┌──

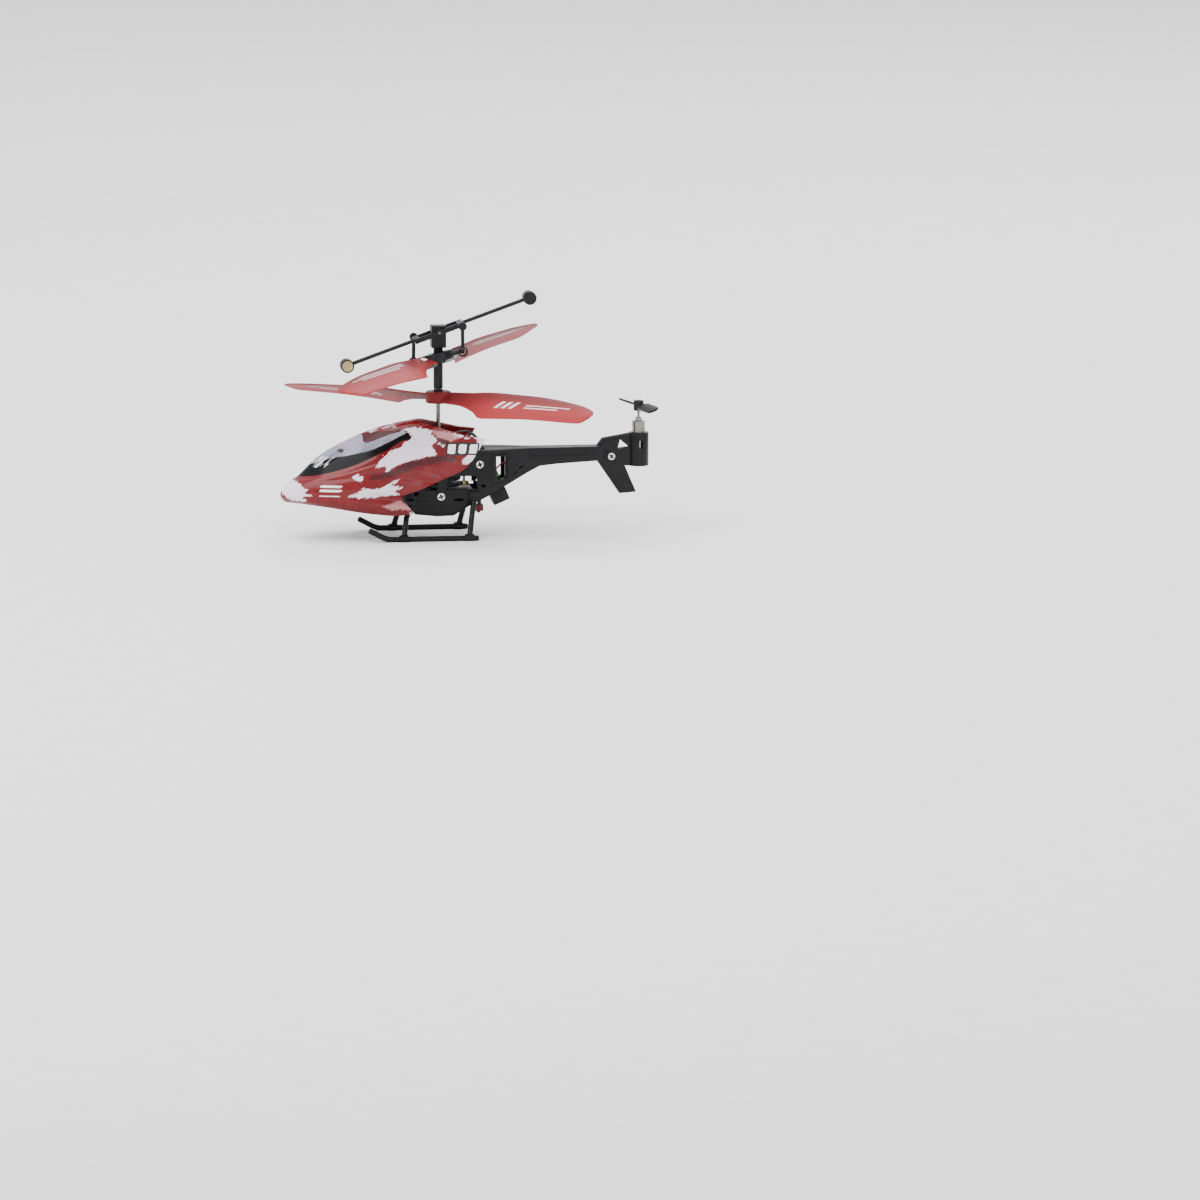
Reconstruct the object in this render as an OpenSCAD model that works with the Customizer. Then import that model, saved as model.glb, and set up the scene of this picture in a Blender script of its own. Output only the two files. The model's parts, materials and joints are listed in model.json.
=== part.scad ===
// Small indoor remote control helicopter with two counter-rotating main rotors, a flybar and a tail rotor.
// Axes: +X is the nose, +Y is the port side, +Z is up. The ground is Z = 0. Millimetres.

/* [Rotors] */
// Diameter swept by either main rotor
rotor_d = 125; // [105:1:150]
// Height of the lower rotor's blade roots above the ground
lower_rotor_z = 46.6; // [45:0.1:50]
// Height of the upper rotor's pivot above the lower rotor
rotor_gap = 13.4; // [13:0.1:18]
// Thickness of a main blade
blade_t = 0.7; // [0.5:0.05:1]
// Diameter swept by the tail rotor
tail_rotor_d = 28; // [22:0.5:34]

/* [Rest pose] */
// Direction of the lower rotor, counter-clockwise from the nose
lower_turn = 141; // [0:1:180]
// Direction of the upper rotor, counter-clockwise from the nose
upper_turn = 48; // [40:1:55]
// How far the upper rotor has teetered, its forward blade down
teeter_rest = 4.2; // [-6:0.1:6]
// How far the flybar is tilted, its forward end down
flybar_rest = 19.5; // [-22:0.5:22]
// Direction of the tail rotor
tail_turn = 105; // [0:1:180]

/* [Shafts and gears] */
// Diameter of the inner shaft, which turns the upper rotor
inner_shaft_d = 0.8; // [0.65:0.05:1]
// Wall of the tube that turns the lower rotor
tube_wall = 0.26; // [0.2:0.02:0.35]
// Radial clearance of a running fit
run_gap = 0.04; // [0.02:0.01:0.1]
// Module of the gear teeth
gear_module = 0.3; // [0.28:0.01:0.32]
// Teeth on each main gear
gear_teeth = 48; // [44:4:52]
// Diameter of a main motor
motor_d = 6; // [5:0.1:7.2]
// Length of a main motor's can
motor_len = 10.5; // [8.5:0.1:12.6]

/* [Airframe] */
// Width of the frame outside
frame_w = 14; // [12:0.1:16.8]
// Wall of the frame halves
wall = 1.2; // [1:0.05:1.45]
// Length of the tail boom behind the mast
boom_len = 53; // [44:0.5:64]
// Wall of the canopy shell and its window
canopy_t = 0.9; // [0.7:0.05:1.1]

/* [Skids and flybar] */
// Diameter of a skid runner
runner_d = 1.9; // [1.5:0.05:2.3]
// Distance between the runners' centre lines
skid_track = 28; // [24:0.5:34]
// Distance between the flybar's weights
flybar_span = 65; // [54:0.5:78]
// Diameter of a flybar weight
weight_d = 4.5; // [3.5:0.1:5]

/* [Hidden] */
$fn = 48;
eps = 0.01;

// The mast stands this far ahead of the middle of the object's length, which is the origin.
mast_x = 9.1;

// Shafts, from the centre outward
inner_r = inner_shaft_d / 2;
tube_in_r = inner_r + run_gap;
tube_out_r = tube_in_r + tube_wall;
motor_r = motor_d / 2;
motor_shaft_r = 0.4;

// Gear train
pinion_teeth = 9;
gear_pitch_r = gear_module * gear_teeth / 2;
pinion_pitch_r = gear_module * pinion_teeth / 2;
gear_backlash = 0.1;
centre_dist = gear_pitch_r + pinion_pitch_r + gear_backlash;
gear_t = 1.2;
lower_gear_z = 16.9;
upper_gear_z = 19;
gear_tip_r = gear_pitch_r + gear_module;

// Levels inside the frame
lower_plate_z = 15.4;
lower_plate_t = 0.8;
motor_plate_z = 20.9;
motor_plate_t = 0.8;
motor_z = motor_plate_z + motor_plate_t;
deck_z = 29.2;
bush_r = 2;
upper_rotor_z = lower_rotor_z + rotor_gap;

// Frame
frame_front = centre_dist + motor_r + 1.55;
boom_end = -boom_len;
half_w = frame_w / 2;
inner_half_w = half_w - wall;
boom_half_w = 2.8;
boom_bottom = 24.4;
screw_at = [[0, 14], [-(centre_dist + motor_r + 1.35), 24.6]];
boss_r = 1.3;
screw_r = 0.55;
screw_head_r = 1.45;

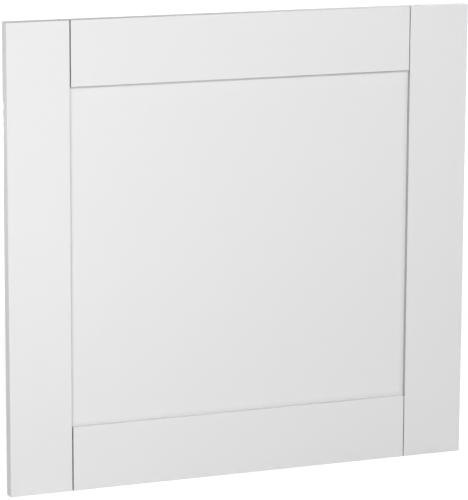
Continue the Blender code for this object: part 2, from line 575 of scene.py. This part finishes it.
def make_pale_floor():
    """A matt pale grey with a white glow that only shows when it is looked at."""
    material, tree = start_material("pale_floor")
    shader = tree.nodes["Principled BSDF"]
    shader.inputs["Base Color"].default_value = (*floor_colour, 1)
    shader.inputs["Roughness"].default_value = floor_roughness
    from_middle = tree.nodes.new("ShaderNodeVectorMath")
    from_middle.operation = "LENGTH"
    feed(tree, from_middle.inputs[0], tree.nodes.new("ShaderNodeTexCoord").outputs["Object"])
    away = from_middle.outputs["Value"]
    strength = add_ramp(tree, away, close_by, far_off, glow_close_by, glow_far_off)
    glow = tree.nodes.new("ShaderNodeEmission")
    feed(tree, glow.inputs["Strength"], add_math(tree, "MULTIPLY", where_looked_at(tree), strength))
    both = tree.nodes.new("ShaderNodeAddShader")
    feed(tree, both.inputs[0], shader.outputs["BSDF"])
    feed(tree, both.inputs[1], glow.outputs["Emission"])
    feed(tree, tree.nodes["Material Output"].inputs["Surface"], both.outputs["Shader"])
    return material


bpy.ops.object.select_all(action="DESELECT")
bpy.ops.mesh.primitive_plane_add(size=floor_size)
floor = bpy.context.object
floor.name = "floor"
floor.data.materials.append(make_pale_floor())


# Studio light
# A soft lamp stands high in front, and a near one at the left makes that side brighter. One
# behind lights the back, two small ones light the left edge and the right end of the top edge,
# and a pale sky that fades out overhead fills in all round.
sky_strength = 0.5
overhead_strength = 0.0
middle = (0, 0, 0.3)
left_end = (-0.3, 0, 0.5)
right_end = (0.3, 0, 0.57)


def hang_lamp(name, place, aim, size, power):
    """Hang a square soft lamp at a place and turn it to face a point."""
    light = bpy.data.lights.new(name, "AREA")
    light.shape = "SQUARE"
    light.size = size
    light.energy = power
    lamp = bpy.data.objects.new(name, light)
    bpy.context.scene.collection.objects.link(lamp)
    lamp.location = place
    lamp.rotation_euler = (Vector(aim) - Vector(place)).to_track_quat("-Z", "Y").to_euler()


hang_lamp("front_lamp", place=(0.4, -2.0, 1.6), aim=middle, size=0.6, power=23.9)
hang_lamp("left_lamp", place=(-0.8, -1.0, 0.35), aim=middle, size=0.4, power=4.6)
hang_lamp("back_lamp", place=(0.6, 3.2, 0.28), aim=middle, size=0.5, power=35.0)
hang_lamp("left_edge_lamp", place=(-0.75, 0.3, 0.49), aim=left_end, size=0.15, power=0.7)
hang_lamp("top_edge_lamp", place=(0.6, 0.2, 0.85), aim=right_end, size=0.2, power=2.0)

sky = bpy.data.worlds.new("pale_sky")
sky.use_nodes = True
sky_tree = sky.node_tree
fill = sky_tree.nodes["Background"]
fill.inputs["Color"].default_value = (1, 1, 1, 1)
direction = sky_tree.nodes.new("ShaderNodeSeparateXYZ")
feed(sky_tree, direction.inputs[0], sky_tree.nodes.new("ShaderNodeTexCoord").outputs["Generated"])
brightness = add_ramp(sky_tree, direction.outputs["Z"], 0.0, 1.0, sky_strength, overhead_strength)
feed(sky_tree, fill.inputs["Strength"], brightness)
backdrop = sky_tree.nodes.new("ShaderNodeBackground")
backdrop.name = "white_backdrop"
backdrop.inputs["Color"].default_value = (1, 1, 1, 1)
backdrop.inputs["Strength"].default_value = 1.0
choice = sky_tree.nodes.new("ShaderNodeMixShader")
feed(sky_tree, choice.inputs["Fac"], where_looked_at(sky_tree))
feed(sky_tree, choice.inputs[1], fill.outputs["Background"])
feed(sky_tree, choice.inputs[2], backdrop.outputs["Background"])
feed(sky_tree, sky_tree.nodes["World Output"].inputs["Surface"], choice.outputs["Shader"])
bpy.context.scene.world = sky


# Camera
# The front is seen with a long lens from three and a half metres away, from its left and a
# little above, with the camera held almost level.
azimuth = math.radians(22.058)
elevation = math.radians(11.178)
roll = math.radians(0.258)
distance = 3.47
lens = 205.73
sensor_width = 36
aim_point = Vector((-0.01195, cad_low.y, 0.28192))

towards_camera = Vector((
    -math.sin(azimuth) * math.cos(elevation),
    -math.cos(azimuth) * math.cos(elevation),
    math.sin(elevation),
))
upright = (-towards_camera).to_track_quat("-Z", "Y").to_matrix()
camera_data = bpy.data.cameras.new("camera")
camera_data.sensor_width = sensor_width
camera_data.lens = lens
camera = bpy.data.objects.new("camera", camera_data)
bpy.context.scene.collection.objects.link(camera)
camera.location = aim_point + towards_camera * distance
camera.rotation_euler = (upright @ Matrix.Rotation(roll, 3, "Z")).to_euler()
bpy.context.scene.camera = camera
bpy.context.scene.view_settings.view_transform = "Standard"
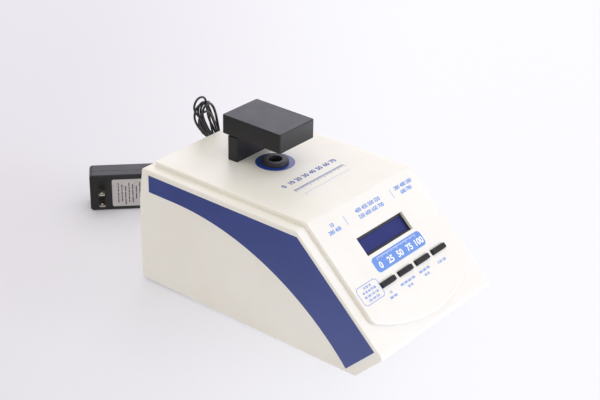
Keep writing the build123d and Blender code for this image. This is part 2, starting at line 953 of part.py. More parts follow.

└──

> [Exercise task]: Output only the lines from the top of the entries through the one holding "Z = 0. Millimetres.", copied exactly.

> [Expected answer]:
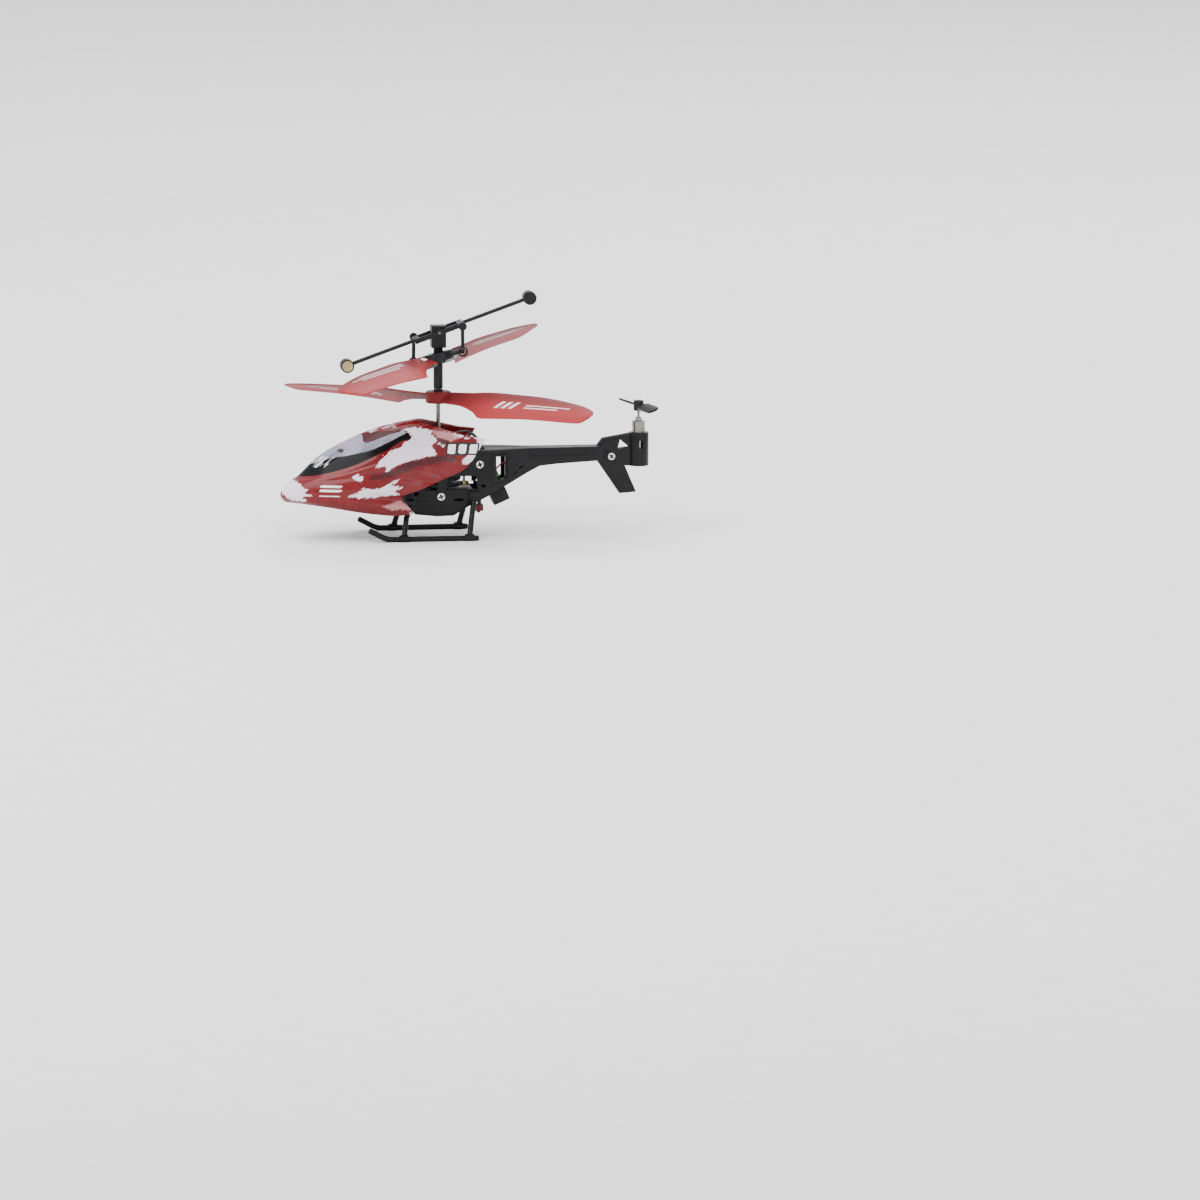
Reconstruct the object in this render as an OpenSCAD model that works with the Customizer. Then import that model, saved as model.glb, and set up the scene of this picture in a Blender script of its own. Output only the two files. The model's parts, materials and joints are listed in model.json.
=== part.scad ===
// Small indoor remote control helicopter with two counter-rotating main rotors, a flybar and a tail rotor.
// Axes: +X is the nose, +Y is the port side, +Z is up. The ground is Z = 0. Millimetres.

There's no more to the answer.